Saturday, April 3, 2010

Final Fantasy

Rollerskate home, cook a big pot of pepper soup and bake a strawberry rhubarb pie. Then I’m going to put on Felt’s “The Splendour Of Fear” and watch the sun go down from the roof of my house. Then I’ll play my violin until my baby comes home.

says Owen Pallet.
I told my friend I wish people always spoke like that. She replies, "if everyone did, then we wouldn't have people like Owen, and the fantasy wouldn't exist."
wise woman.
There is a modesty and eloquence in a person who chooses to live a frank and mild life. The amateur and muse who flirts with culture, but who is on better accord with themselves. Occasions are not essential, and they are alien to schedule. Nothing requires anniversary, why repeat the past.
I get lost in my head much too often. Forgive me, I'm a Pisces. It hurts me as much as it entertains me. My placebo reality.
So my friends are beginning to get their acceptance letters for university. They're growing up fast, becoming actual adults and holding firm to the steady relationship with their ripened selves. I'm in a state of retrogress. I keep saying goodbye to patterns I find in my personality and starting binge romantic relationships with new characteristics.
Today I dressed up and biked to the market. Bought some coffee and flowers for mama.
I was in France.
I went to the apothecary and bought essence of lavender/vanilla/honey/rosewood.
I'm going to being to create my own perfume.
I'm beginning to realize that my imagination is only as vague as how aggressively choose to embrace it. I'm gung ho. I accept that I wish and fantasize more than I act. I have a trunk of persona's to pick from, a well of out-fits, and a pocket size portion of patience. I used to fear change, but as I've grown I see that my old pants don't fit as well as these new ones do. So I choose to live in my disillusioned world and choose to actually act on my impulses rather than cope with the idea of doing it. I'm not too fond or good at coping. With every new activity I take up I achieve a new piece of wisdom for my arsenal.
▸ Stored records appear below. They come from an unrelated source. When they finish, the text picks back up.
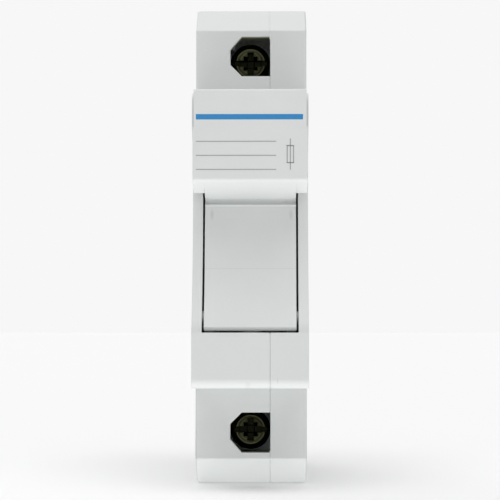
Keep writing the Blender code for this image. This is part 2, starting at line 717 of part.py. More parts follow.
def cheek_outline():
    """The side of the carrier, rounded about its pivot so that it swings clear of both forks."""
    sweep, inner_sweep = upper_sweep(), lower_sweep()
    front = FORK_FRONT_DEPTH - PIVOT_DEPTH - CHEEK_FRONT_GAP
    first = degrees(atan2(sqrt(sweep**2 - front**2), front))
    back = FUSE_DEPTH + CHEEK_BACK - PIVOT_DEPTH
    last = degrees(atan2(sqrt(sweep**2 - back**2), back))
    under_z = cheek_back_edge()[0]
    under = degrees(asin((under_z - PIVOT_Z) / inner_sweep))
    low = degrees(asin((FLOOR_Z - PIVOT_Z) / inner_sweep))
    top = HALF_NOSE - ROOF_SET
    half_wall = CARRIER_WALL / 2
    panel_top = PANEL_TOP_Z - half_wall
    return (
        [(depth(FORK_FRONT_DEPTH - CHEEK_FRONT_GAP), top)]
        + [(depth(LABEL_BACK), top)]
        + [(depth(LABEL_BACK), under_label(LABEL_BACK, half_wall))]
        + [(depth(GROOVE_DEPTH + half_wall), under_label(GROOVE_DEPTH, half_wall))]
        + [(depth(GROOVE_DEPTH + half_wall), panel_top)]
        + recess_curve(PANEL_SET + half_wall, PIVOT_Z, panel_top)[::-1]
        + pivot_arc(PIVOT_RISE - LIP_ROUNDING / 2, 225, 270, 2)
        + [(depth(PIVOT_DEPTH), FLOOR_Z)]
        + pivot_arc(inner_sweep, low, under, 8)
        + [(depth(PIVOT_DEPTH) + back, under_z)]
        + pivot_arc(sweep, last, first, 6)
    )


def grip_outline():
    """The wide lower half of the label block, which fits in front of the housing's side walls."""
    behind = RECESS_DEPTH - EAR_PLAY
    shelf = EAR_DEPTH - SEAT
    top = EAR_BOTTOM_Z - EAR_PLAY
    return rounded(
        [
            (depth(0), top, 0),
            (depth(0), LABEL_BOTTOM_Z + CHEEK_SET, LIP_ROUNDING),
            (depth(behind), under_label(behind, CHEEK_SET), SEAT),
            (depth(behind), top - EAR_SLOPE, EAR_FOOT_ROUNDING),
            (depth(shelf), top, SEAT),
        ]
    )


def fuse_carrier():
    """The carrier, one moulding. Its trunnions turn in pockets of the housing's side walls."""
    carrier = prism("fuse_carrier", skin_outline(), -CARRIER_X, CARRIER_X, "X", PLASTIC)
    shelf = EAR_DEPTH - SEAT
    low = EAR_BOTTOM_Z - EAR_PLAY - EAR_SLOPE
    plate = rounded(
        [
            (depth(0), low, 0),
            (depth(shelf), low, 0),
            (depth(shelf), HALF_NOSE, 0),
            (depth(0), HALF_NOSE, SMALL_EDGE),
        ]
    )
    join(carrier, prism("label_plate", plate, PLATE_SET - HALF_WIDTH, HALF_WIDTH - PLATE_SET))
    join(carrier, prism("grip", grip_outline(), GRIP_SET - HALF_WIDTH, HALF_WIDTH - GRIP_SET))
    for side in (-1, 1):
        limits = sorted((side * CHEEK_X, side * (CARRIER_X - CHEEK_SET)))
        join(carrier, prism(f"cheek_{side}", cheek_outline(), *limits))
        limits = sorted((side * (CHEEK_X - CHEEK_SET), side * (CARRIER_X + PIN_REACH)))
        join(carrier, rod(f"trunnion_{side}", limits, depth(PIVOT_DEPTH), PIVOT_Z, PIN_RADIUS))
    hollow_top = EAR_BOTTOM_Z - EAR_PLAY - CARRIER_WALL
    hollow = label_hollow(LABEL_BACK, hollow_top, CHEEK_SET)
    hollow_x = HALF_WIDTH - GRIP_SET - CARRIER_WALL
    cut(carrier, prism("grip_hollow", hollow, -hollow_x, hollow_x))
    mouth = label_hollow(RECESS_DEPTH, EAR_BOTTOM_Z, 2 * CHEEK_SET)
    cut(carrier, prism("grip_mouth", mouth, -CHEEK_X, CHEEK_X))
    add_fuse_cradle(carrier)
    return carrier


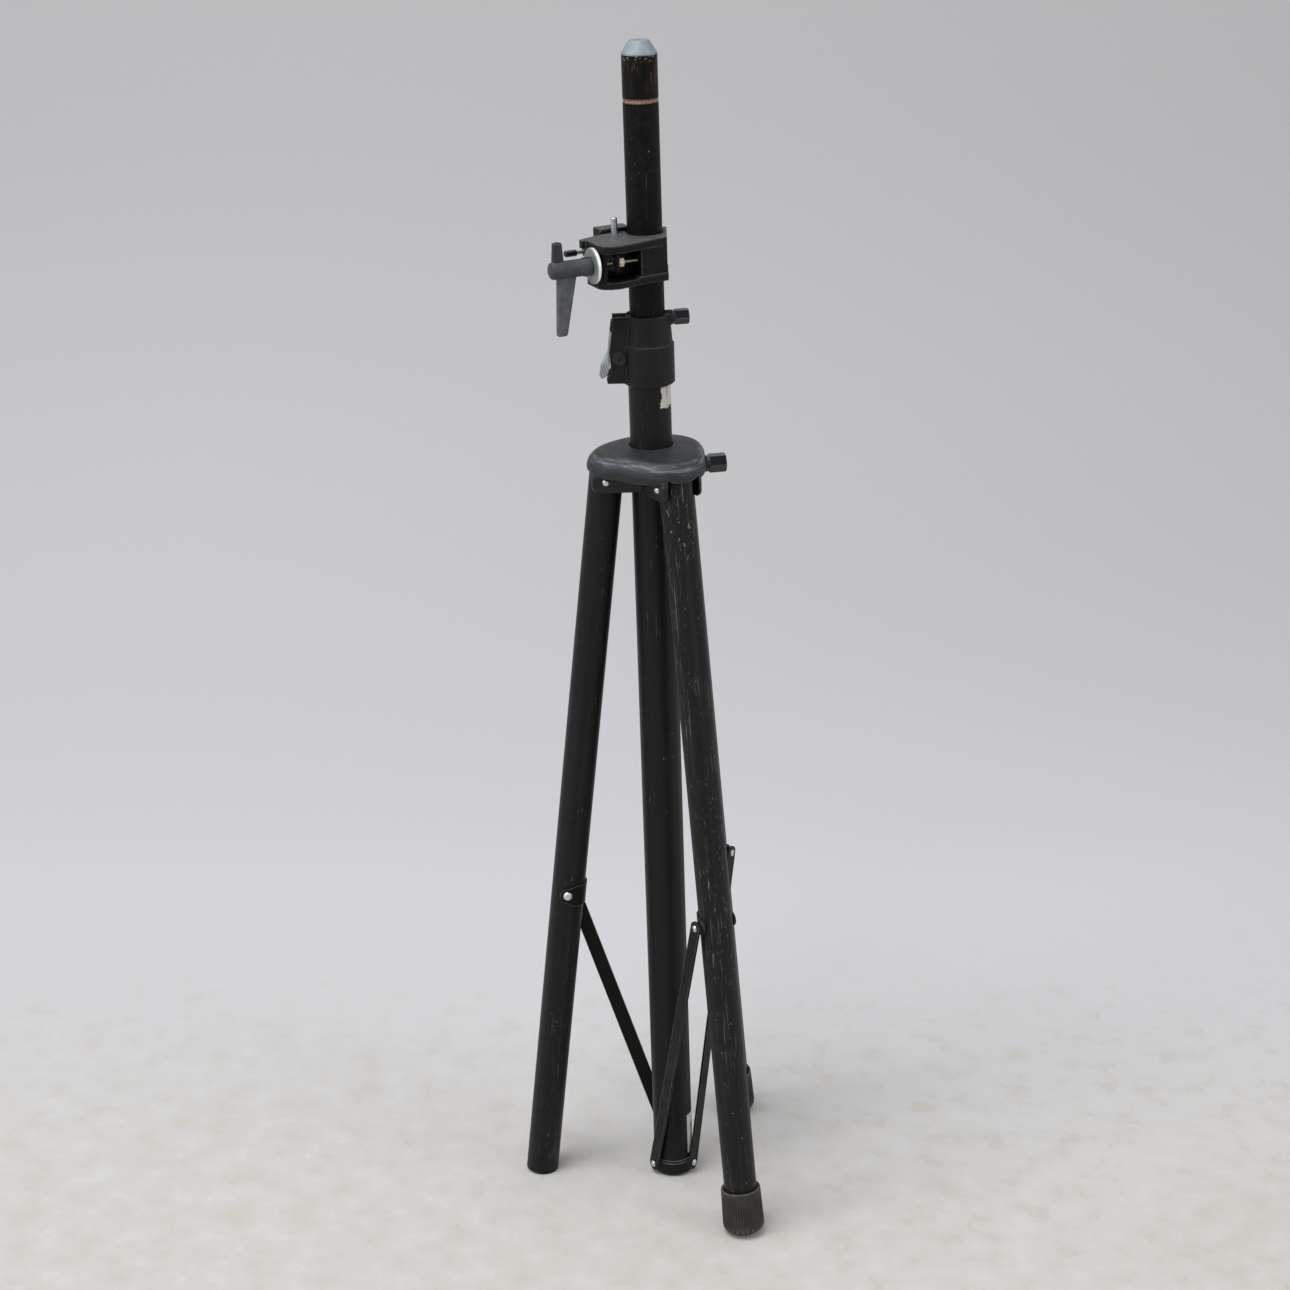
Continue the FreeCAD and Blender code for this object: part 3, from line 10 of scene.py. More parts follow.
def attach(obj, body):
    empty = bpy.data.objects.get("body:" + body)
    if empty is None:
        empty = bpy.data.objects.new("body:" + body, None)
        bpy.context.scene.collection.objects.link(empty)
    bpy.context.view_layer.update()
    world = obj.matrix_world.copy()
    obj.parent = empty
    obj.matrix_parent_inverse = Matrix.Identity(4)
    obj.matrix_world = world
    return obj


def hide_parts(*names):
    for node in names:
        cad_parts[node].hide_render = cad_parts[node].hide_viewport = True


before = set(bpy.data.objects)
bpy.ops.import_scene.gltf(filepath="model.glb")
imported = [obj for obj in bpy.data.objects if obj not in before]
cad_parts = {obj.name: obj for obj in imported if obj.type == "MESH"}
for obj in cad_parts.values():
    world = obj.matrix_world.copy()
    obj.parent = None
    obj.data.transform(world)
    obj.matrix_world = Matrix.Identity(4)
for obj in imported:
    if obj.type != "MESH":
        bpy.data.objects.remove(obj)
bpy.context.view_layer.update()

Individuation is giving up. There's too much to discover about yourself to be fully self aware. I think its impossible. And that's OK.
When there's an end in sight then the work you do is to achieve that one goal.
When you have no end, no goal, your work becomes your life. it is not a necessity but a series of choices. and your live life to fulfill every moment, to find consistent happiness. Live simply. You don't push or try, because you simply realize that you must exist. one shouldn't be consumed with writing a story.
Fuck you Jung.
I make my own archetypes. I live them.

take away for today:

http://www.howietsui.com/

an amazing illustrator/animator/artists
i have the privilege of seeing some of his new work this fall during the International Animation Festival.